--- Do this ---
Filter this data down to the lines that hold "node", and copy them.

--- Dataset extract ---
━━━━━━

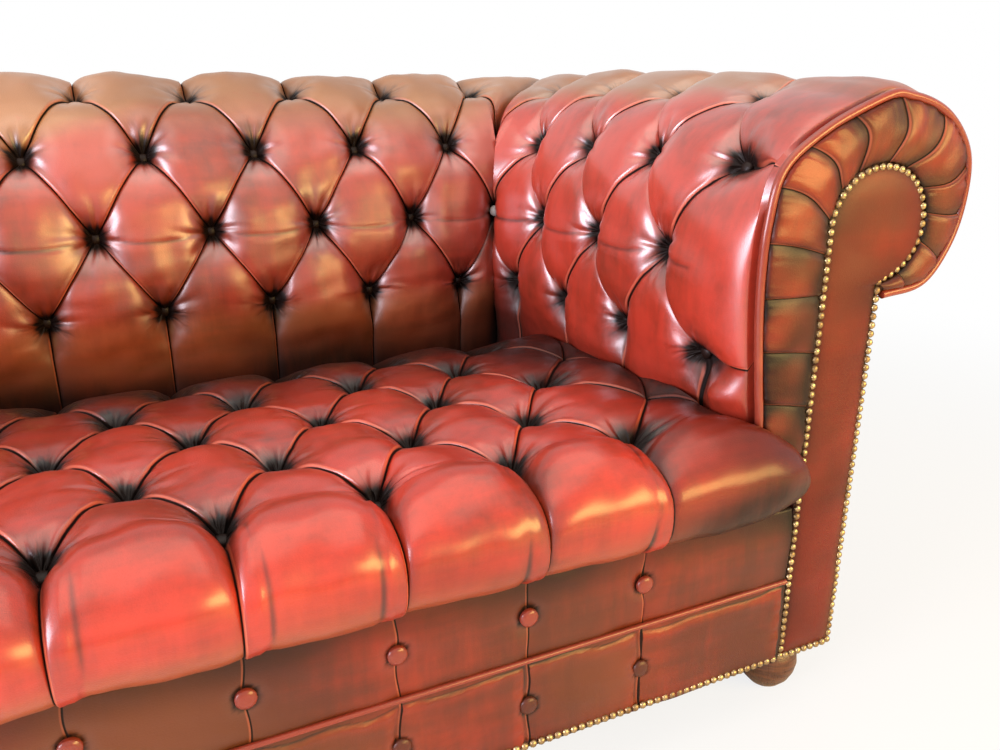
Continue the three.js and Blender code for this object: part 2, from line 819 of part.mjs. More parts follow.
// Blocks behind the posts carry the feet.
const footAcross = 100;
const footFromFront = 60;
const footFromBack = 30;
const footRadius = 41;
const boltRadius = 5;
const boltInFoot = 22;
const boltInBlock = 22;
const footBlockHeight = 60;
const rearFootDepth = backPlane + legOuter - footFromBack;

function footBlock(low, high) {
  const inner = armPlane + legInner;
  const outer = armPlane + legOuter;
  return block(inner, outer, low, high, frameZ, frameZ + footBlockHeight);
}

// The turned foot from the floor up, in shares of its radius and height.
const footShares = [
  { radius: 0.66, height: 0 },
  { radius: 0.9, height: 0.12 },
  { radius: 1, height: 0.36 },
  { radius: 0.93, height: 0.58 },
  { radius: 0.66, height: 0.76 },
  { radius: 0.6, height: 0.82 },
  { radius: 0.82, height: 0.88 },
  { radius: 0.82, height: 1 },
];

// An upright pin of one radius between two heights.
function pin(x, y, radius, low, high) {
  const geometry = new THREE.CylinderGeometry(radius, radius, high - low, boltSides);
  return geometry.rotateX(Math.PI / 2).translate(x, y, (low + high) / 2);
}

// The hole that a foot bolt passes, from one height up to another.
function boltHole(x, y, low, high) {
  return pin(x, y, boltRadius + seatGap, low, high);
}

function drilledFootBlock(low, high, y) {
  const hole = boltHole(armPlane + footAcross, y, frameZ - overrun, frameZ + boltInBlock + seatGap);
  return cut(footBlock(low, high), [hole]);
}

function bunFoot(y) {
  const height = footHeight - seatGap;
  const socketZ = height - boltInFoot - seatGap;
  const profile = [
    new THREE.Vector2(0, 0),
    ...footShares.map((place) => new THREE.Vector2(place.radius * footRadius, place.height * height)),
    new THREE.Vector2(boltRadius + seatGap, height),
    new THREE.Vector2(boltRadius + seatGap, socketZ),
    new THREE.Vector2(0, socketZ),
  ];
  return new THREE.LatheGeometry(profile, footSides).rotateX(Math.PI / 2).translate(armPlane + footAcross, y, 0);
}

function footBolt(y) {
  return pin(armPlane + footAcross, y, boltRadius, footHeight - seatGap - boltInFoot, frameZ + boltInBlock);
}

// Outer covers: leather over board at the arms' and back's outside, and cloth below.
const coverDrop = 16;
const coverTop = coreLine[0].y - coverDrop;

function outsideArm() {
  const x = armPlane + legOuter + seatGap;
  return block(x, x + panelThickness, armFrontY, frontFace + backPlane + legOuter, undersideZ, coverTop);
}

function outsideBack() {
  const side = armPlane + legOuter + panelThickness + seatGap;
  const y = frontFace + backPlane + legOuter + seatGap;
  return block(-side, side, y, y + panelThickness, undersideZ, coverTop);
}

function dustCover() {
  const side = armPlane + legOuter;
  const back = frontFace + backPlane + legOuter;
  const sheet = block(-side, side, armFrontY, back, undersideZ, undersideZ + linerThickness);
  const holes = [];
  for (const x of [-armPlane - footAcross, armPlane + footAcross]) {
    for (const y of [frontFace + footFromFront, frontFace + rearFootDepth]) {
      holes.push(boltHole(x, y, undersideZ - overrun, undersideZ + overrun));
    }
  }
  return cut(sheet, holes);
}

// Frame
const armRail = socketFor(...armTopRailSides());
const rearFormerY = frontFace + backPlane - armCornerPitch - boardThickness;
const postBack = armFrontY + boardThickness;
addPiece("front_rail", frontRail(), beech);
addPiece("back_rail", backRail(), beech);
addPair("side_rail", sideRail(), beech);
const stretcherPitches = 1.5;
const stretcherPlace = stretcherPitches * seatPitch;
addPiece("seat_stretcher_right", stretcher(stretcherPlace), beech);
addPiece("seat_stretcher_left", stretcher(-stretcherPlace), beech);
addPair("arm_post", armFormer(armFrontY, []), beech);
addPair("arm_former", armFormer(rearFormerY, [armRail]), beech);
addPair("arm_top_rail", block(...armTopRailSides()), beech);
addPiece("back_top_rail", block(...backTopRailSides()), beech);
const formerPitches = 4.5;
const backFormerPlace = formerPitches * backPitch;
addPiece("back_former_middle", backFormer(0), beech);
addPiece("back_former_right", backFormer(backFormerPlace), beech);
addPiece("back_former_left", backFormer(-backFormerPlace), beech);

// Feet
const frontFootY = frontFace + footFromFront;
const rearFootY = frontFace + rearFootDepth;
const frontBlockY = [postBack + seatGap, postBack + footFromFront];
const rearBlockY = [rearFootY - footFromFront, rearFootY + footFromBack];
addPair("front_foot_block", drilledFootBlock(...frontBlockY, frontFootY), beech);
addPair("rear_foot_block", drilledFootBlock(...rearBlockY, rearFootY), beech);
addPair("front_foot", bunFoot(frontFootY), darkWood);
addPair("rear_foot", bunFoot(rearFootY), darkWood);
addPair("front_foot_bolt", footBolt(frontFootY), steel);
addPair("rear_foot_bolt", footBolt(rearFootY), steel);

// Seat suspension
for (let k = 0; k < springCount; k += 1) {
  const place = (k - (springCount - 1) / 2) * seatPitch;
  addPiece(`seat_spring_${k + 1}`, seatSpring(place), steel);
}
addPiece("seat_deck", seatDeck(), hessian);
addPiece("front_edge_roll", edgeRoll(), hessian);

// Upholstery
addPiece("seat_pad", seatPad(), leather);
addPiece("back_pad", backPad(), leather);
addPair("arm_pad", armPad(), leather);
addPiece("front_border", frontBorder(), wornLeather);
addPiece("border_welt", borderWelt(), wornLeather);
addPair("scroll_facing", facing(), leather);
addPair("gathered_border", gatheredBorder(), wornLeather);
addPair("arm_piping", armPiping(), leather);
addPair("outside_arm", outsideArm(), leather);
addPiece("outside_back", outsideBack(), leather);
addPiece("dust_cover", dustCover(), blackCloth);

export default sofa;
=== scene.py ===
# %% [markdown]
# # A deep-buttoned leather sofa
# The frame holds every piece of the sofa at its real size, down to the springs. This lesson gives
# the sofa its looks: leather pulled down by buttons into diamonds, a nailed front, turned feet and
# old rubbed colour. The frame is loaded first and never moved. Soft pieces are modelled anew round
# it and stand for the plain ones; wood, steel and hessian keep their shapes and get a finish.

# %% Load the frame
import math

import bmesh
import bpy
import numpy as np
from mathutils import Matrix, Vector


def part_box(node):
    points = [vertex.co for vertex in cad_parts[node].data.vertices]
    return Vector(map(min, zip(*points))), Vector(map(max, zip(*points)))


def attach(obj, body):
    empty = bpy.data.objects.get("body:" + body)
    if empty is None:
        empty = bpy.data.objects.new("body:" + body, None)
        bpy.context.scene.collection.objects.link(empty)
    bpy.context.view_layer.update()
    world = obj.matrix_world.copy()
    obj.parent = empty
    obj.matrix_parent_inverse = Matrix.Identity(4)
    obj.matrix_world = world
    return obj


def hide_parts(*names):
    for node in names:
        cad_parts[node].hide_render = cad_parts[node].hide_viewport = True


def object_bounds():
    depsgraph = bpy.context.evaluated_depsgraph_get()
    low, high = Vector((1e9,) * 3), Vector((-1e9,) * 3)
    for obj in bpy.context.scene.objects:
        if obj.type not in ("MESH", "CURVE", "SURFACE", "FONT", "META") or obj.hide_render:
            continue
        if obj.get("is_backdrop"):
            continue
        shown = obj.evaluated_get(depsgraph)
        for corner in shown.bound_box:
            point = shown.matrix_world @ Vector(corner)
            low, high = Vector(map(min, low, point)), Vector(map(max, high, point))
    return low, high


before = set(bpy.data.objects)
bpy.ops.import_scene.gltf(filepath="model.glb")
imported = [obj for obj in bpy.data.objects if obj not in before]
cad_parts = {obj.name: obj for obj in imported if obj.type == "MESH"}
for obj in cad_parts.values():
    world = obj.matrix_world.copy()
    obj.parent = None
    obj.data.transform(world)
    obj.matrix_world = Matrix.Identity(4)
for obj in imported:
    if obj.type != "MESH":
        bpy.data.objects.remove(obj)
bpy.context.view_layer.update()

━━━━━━

--- Answer to this exercise ---
def part_box(node):
    points = [vertex.co for vertex in cad_parts[node].data.vertices]
    for node in names:
        cad_parts[node].hide_render = cad_parts[node].hide_viewport = True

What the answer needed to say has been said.